Ironically, given the publication I’m reviewing for, I am not a great enthusiast of sci-fi. I am therefore perhaps not best placed to appreciate Mohamed’s takes on the genre. That’s not to say they are not excellent stories – the Prometheus-esque ‘Fortunato’ is a perfectly enjoyable piece of fiction, and ‘The Redoubtables’ is a tense and intelligent tale of the terrible choices people make. I suspect sf fans will find as much to like here as I did in Mohamed’s weirder tales. Her craft and ability are without question, as is her ability to meld genres; title tale ‘No One Will Come Back For Us’ straddles horror, sf, the weird and even a little thriller for good measure. An oddly optimistic tale despite its near-apocalyptic cosmic horror setting, Mohamed seems to be asking whether sometimes, it is simply enough to survive.
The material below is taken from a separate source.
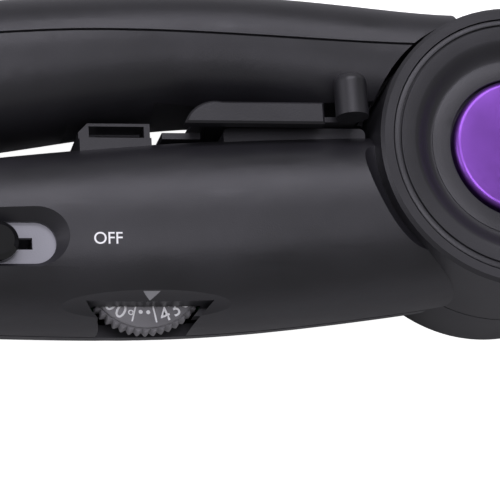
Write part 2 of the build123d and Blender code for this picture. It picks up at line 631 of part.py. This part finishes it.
def knob_stub():
    """Tab of the latch plate that sits inside the thumb knob."""
    half = KNOB_R - 1.2
    return box(KNOB_X - half, KNOB_X + half, LATCH_PLATE_Y, LATCH_PLATE_Y + LATCH_PLATE_T, 20.0, KNOB_Z)


def latch_slide():
    """Latch: T runner, plate, front bar, nose and the tab for the thumb knob."""
    y0 = LATCH_PLATE_Y
    y1 = LATCH_PLATE_Y + LATCH_PLATE_T
    head = box(LATCH_X0 + 6, LATCH_X1 - 2, RELIEF_Y - 1.6, RELIEF_Y - 0.6, 12.8, 23.2)
    neck = box(LATCH_X0 + 6, LATCH_X1 - 2, y1 - 0.1, RELIEF_Y - 1.5, 15.2, 20.8)
    start = LATCH_X0 + 2.2
    plate = box(start, LATCH_X1, y0, y1, 14.0, LATCH_FRONT_Z - 1)
    nose = box(LATCH_X0 - 2.4, start + 2, NOSE_Y, NOSE_Y + NOSE_T, 14.0, CATCH_WALL_Z - 0.4)
    riser = box(start, start + 2, NOSE_Y, y1, 14.0, CATCH_WALL_Z - 0.4)
    seat = box(LATCH_X1 - 1, KNOB_X + 1.6, y0, y1, 20.0, KNOB_Z - KNOB_R - 0.8)
    return head + neck + plate + latch_bar() + nose + riser + seat + knob_stub()


def latch_knob():
    """Domed thumb knob on the latch."""
    knob = rod_y(KNOB_R, KNOB_BASE_Y, KNOB_TOP_Y, KNOB_X, KNOB_Z)
    return fillet(knob.edges().group_by(Axis.Y)[-1], 1.6) - knob_stub()


# ---------------------------------------------------------------- jaws
def wave_point(side, z):
    """Height of a plate's waved face at z."""
    phase = 2 * math.pi * WAVE_COUNT * (z - MID_Z) / PLATE_WIDTH
    return side * PLATE_GAP / 2 + WAVE_HEIGHT * math.sin(phase)


def plate_room(side, grow, y0, y1):
    """Block the size of a crimping plate, larger by grow."""
    return box(PLATE_START_X - grow, PLATE_END_X + grow, side * y0, side * y1,
               MID_Z - PLATE_WIDTH / 2 - grow, MID_Z + PLATE_WIDTH / 2 + grow)


def crimp_plate(side):
    """Waved plate with a flange that hooks behind its carrier."""
    steps = 8 * WAVE_COUNT
    z0 = MID_Z - PLATE_WIDTH / 2
    points = []
    for i in range(steps + 1):
        z = z0 + PLATE_WIDTH * i / steps
        points.append(Vector(PLATE_START_X, wave_point(side, z), z))
    back = side * PLATE_BACK_Y
    outline = Spline(*points) + Polyline(points[-1], Vector(PLATE_START_X, back, z0 + PLATE_WIDTH),
                                         Vector(PLATE_START_X, back, z0), points[0])
    plate = extrude(make_face(outline), PLATE_LENGTH, dir=(1, 0, 0))
    return plate + plate_room(side, PLATE_FLANGE, PLATE_BACK_Y - 1.5, PLATE_BACK_Y)


def carrier_block(side, y0, y1):
    """Outer block of a plate carrier."""
    return plate_room(side, CARRIER_WALL - PLATE_FIT, y0, y1)


def plate_carrier(side):
    """Heat-resistant frame that holds a crimping plate."""
    ledge = PLATE_BACK_Y - 1.5
    block = carrier_block(side, CARRIER_FACE_Y, CARRIER_BACK_Y)
    window = plate_room(side, PLATE_FIT, 0.0, ledge)
    pocket = plate_room(side, PLATE_FLANGE, ledge, CARRIER_BACK_Y + 1)
    return block - window - pocket


def jaw_housing(side):
    """Casing of one jaw, seated on its hub layer and clear of the other."""
    own, other = ((FRONT_Z0, 60), (-5, FRONT_Z0)) if side > 0 else ((-5, REAR_Z1), (REAR_Z1, 60))
    casing = jaw_solid(side) - jaw_solid(side, WALL)
    root = jaw_solid(side) & tube(HUB_R + RUN_GAP + WALL, HUB_R, -5, 60)
    casing = casing + root
    casing = casing - disc(HUB_R, *own) - disc(HUB_R + RUN_GAP, *other)
    casing = casing - box(-20, HUB_R - 12, -60, 60, -5, 60)
    casing = casing - carrier_block(side, 0.0, CARRIER_BACK_Y)
    z0, z1 = (FRONT_Z0 + 2.4, DECK_Z - 1.0) if side > 0 else (4.4, REAR_Z1 - 1.8)
    y0, y1 = sorted((side * 4.6, side * 13.4))
    casing = casing - box(HUB_R - 4, TONGUE_END_X, y0, y1, z0, z1)
    boss = (disc(3.6, -1, z0, JAW_SCREW_X, side * JAW_SCREW_Y) & jaw_solid(side))
    boss = boss - carrier_block(side, 0.0, CARRIER_BACK_Y)
    casing = casing + boss - disc(SCREW_HEAD_R + 0.2, -2, 3.0, JAW_SCREW_X, side * JAW_SCREW_Y)
    return casing - disc(SCREW_R + 0.2, -2, z0 + 0.1, JAW_SCREW_X, side * JAW_SCREW_Y)


def jaw_screw(side):
    """Screw from the rear into a hub tongue."""
    z0 = FRONT_Z0 + 2.4 if side > 0 else 4.4
    return screw_z(3.0 - SCREW_HEAD_T, z0 + 5, JAW_SCREW_X, side * JAW_SCREW_Y)


def heater(side):
    """Ceramic heating slab on the back of a plate."""
    return box(PLATE_MID_X - HEATER_LENGTH / 2, PLATE_MID_X + HEATER_LENGTH / 2, side * PLATE_BACK_Y,
               side * (PLATE_BACK_Y + HEATER_THICKNESS), MID_Z - HEATER_WIDTH / 2, MID_Z + HEATER_WIDTH / 2)


def heater_clip(side):
    """Steel strip that clamps the heater to its plate."""
    reach = HEATER_LENGTH / 2 + 2.0
    back = PLATE_BACK_Y + HEATER_THICKNESS
    strip = box(PLATE_MID_X - reach, PLATE_MID_X + reach, side * back, side * (back + CLIP_THICKNESS),
                MID_Z - 4, MID_Z + 4)
    for end in (-1, 1):
        x = PLATE_MID_X + end * (reach - 0.5)
        strip = strip + box(x - 0.5, x + 0.5, side * PLATE_BACK_Y, side * (back + CLIP_THICKNESS),
                            MID_Z - 4, MID_Z + 4)
    return strip


def thermal_fuse():
    """One-shot fuse beside the upper heater."""
    y = PLATE_BACK_Y + 1.6
    z = MID_Z + HEATER_WIDTH / 2 + 3.0
    return rod_x(1.6, 60, 71, y, z) + rod_x(0.4, 52, 79, y, z)


def thermistor():
    """Temperature sensor beside the upper heater."""
    z = MID_Z - HEATER_WIDTH / 2 - 3.0
    return box(74, 79, PLATE_BACK_Y, PLATE_BACK_Y + 1.8, z - 1.5, z + 1.5)


NODES = {
    "front_shell": front_shell,
    "lower_handle_rear_shell": lower_handle_rear_shell,
    "hub_cap": hub_cap,
    "hub_badge": hub_badge,
    "stop_block": stop_block,
    "catch": catch,
    "dial_bezel": dial_bezel,
    "potentiometer": potentiometer,
    "circuit_board": circuit_board,
    "board_parts": board_parts,
    "board_screws": board_screws,
    "switch_slot_plate": switch_slot_plate,
    "slide_switch": slide_switch,
    "handle_screws": handle_screws,
    "pivot_bush": pivot_bush,
    "upper_jaw_housing": lambda: jaw_housing(1),
    "upper_plate_carrier": lambda: plate_carrier(1),
    "upper_crimp_plate": lambda: crimp_plate(1),
    "upper_heater": lambda: heater(1),
    "upper_heater_clip": lambda: heater_clip(1),
    "upper_jaw_screw": lambda: jaw_screw(1),
    "thermal_fuse": thermal_fuse,
    "thermistor": thermistor,
    "power_slider": power_slider,
    "temperature_dial": temperature_dial,
    "dial_shaft": dial_shaft,
    "cord_swivel": cord_swivel,
    "upper_handle_body": upper_handle_body,
    "upper_handle_cover": upper_handle_cover,
    "cover_screws": cover_screws,
    "pivot_axle": pivot_axle,
    "head_washer": head_washer,
    "thrust_washer": thrust_washer,
    "pivot_nut": pivot_nut,
    "rear_hub_cap": rear_hub_cap,
    "latch_guide": latch_guide,
    "lower_jaw_housing": lambda: jaw_housing(-1),
    "lower_plate_carrier": lambda: plate_carrier(-1),
    "lower_crimp_plate": lambda: crimp_plate(-1),
    "lower_heater": lambda: heater(-1),
    "lower_heater_clip": lambda: heater_clip(-1),
    "lower_jaw_screw": lambda: jaw_screw(-1),
    "latch_slide": latch_slide,
    "latch_knob": latch_knob,
}

os.makedirs("parts", exist_ok=True)
for name, make in NODES.items():
    solid = make()
    export_step(solid, f"parts/{name}.step")
    print(name, round(solid.volume, 1))
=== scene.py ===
import bpy
import bmesh
import json
import math
from mathutils import Matrix, Vector
from mathutils.bvhtree import BVHTree


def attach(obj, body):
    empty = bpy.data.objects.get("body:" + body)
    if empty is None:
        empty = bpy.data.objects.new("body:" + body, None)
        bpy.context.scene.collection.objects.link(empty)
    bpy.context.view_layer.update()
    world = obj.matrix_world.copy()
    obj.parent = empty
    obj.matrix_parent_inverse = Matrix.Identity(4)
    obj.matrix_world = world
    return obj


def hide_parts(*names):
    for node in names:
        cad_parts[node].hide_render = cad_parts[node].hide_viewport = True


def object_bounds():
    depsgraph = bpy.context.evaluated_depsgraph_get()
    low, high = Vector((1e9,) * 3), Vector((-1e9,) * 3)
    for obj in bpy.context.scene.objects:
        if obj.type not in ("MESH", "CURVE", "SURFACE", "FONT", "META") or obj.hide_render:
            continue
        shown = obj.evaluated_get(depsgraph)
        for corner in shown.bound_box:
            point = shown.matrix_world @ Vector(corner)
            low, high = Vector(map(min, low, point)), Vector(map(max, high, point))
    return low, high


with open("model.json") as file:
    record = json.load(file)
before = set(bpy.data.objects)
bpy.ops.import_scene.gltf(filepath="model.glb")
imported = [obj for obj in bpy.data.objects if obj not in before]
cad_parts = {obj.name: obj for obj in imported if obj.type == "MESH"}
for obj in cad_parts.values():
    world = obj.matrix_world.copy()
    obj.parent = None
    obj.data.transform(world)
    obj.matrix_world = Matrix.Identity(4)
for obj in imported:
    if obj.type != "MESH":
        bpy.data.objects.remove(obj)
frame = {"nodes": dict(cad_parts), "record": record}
cad_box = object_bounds()
nodes = frame["nodes"]
MM = 0.001
SATIN = (0.36, 0.44)  # roughness of the casing, from its polished to its dull patches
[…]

There’s also something wonderfully wry in the little digs at imperialist attitudes given cosmic horror’s tendency towards xenophobia; a truly twenty-first century take on the genre which I think is well warranted.

Premee Mohamed has staked her claim as one of the most versatile writers I’ve encountered in recent years. Her ability to evoke vividly a wide range of settings and write a wide range of characters whilst maintaining an integral authenticity and believability is remarkable. The bottom line is: Mohamed tells a cracking story, and this collection is as enjoyable a read as you are likely to find in any given bookshop, especially if you like your tales painted across a broad spectrum. The gods may be indifferent, but by the end of this book, I was anything but. ∎


Laura Mauro is a writer and PhD candidate from south east London. Their short story ‘Looking for Laika’ (Interzone #273) won the British Fantasy Award for Best Short Fiction in 2018, and ‘Sun Dogs’ was shortlisted for the 2017 Shirley Jackson Award in the Novelette category. Their debut collection Sing Your Sadness Deep won the 2020 British Fantasy Award for Best Collection, and ‘The Pain-Eater’s Daughter’ won the 2020 British Fantasy Award for Best Short Fiction.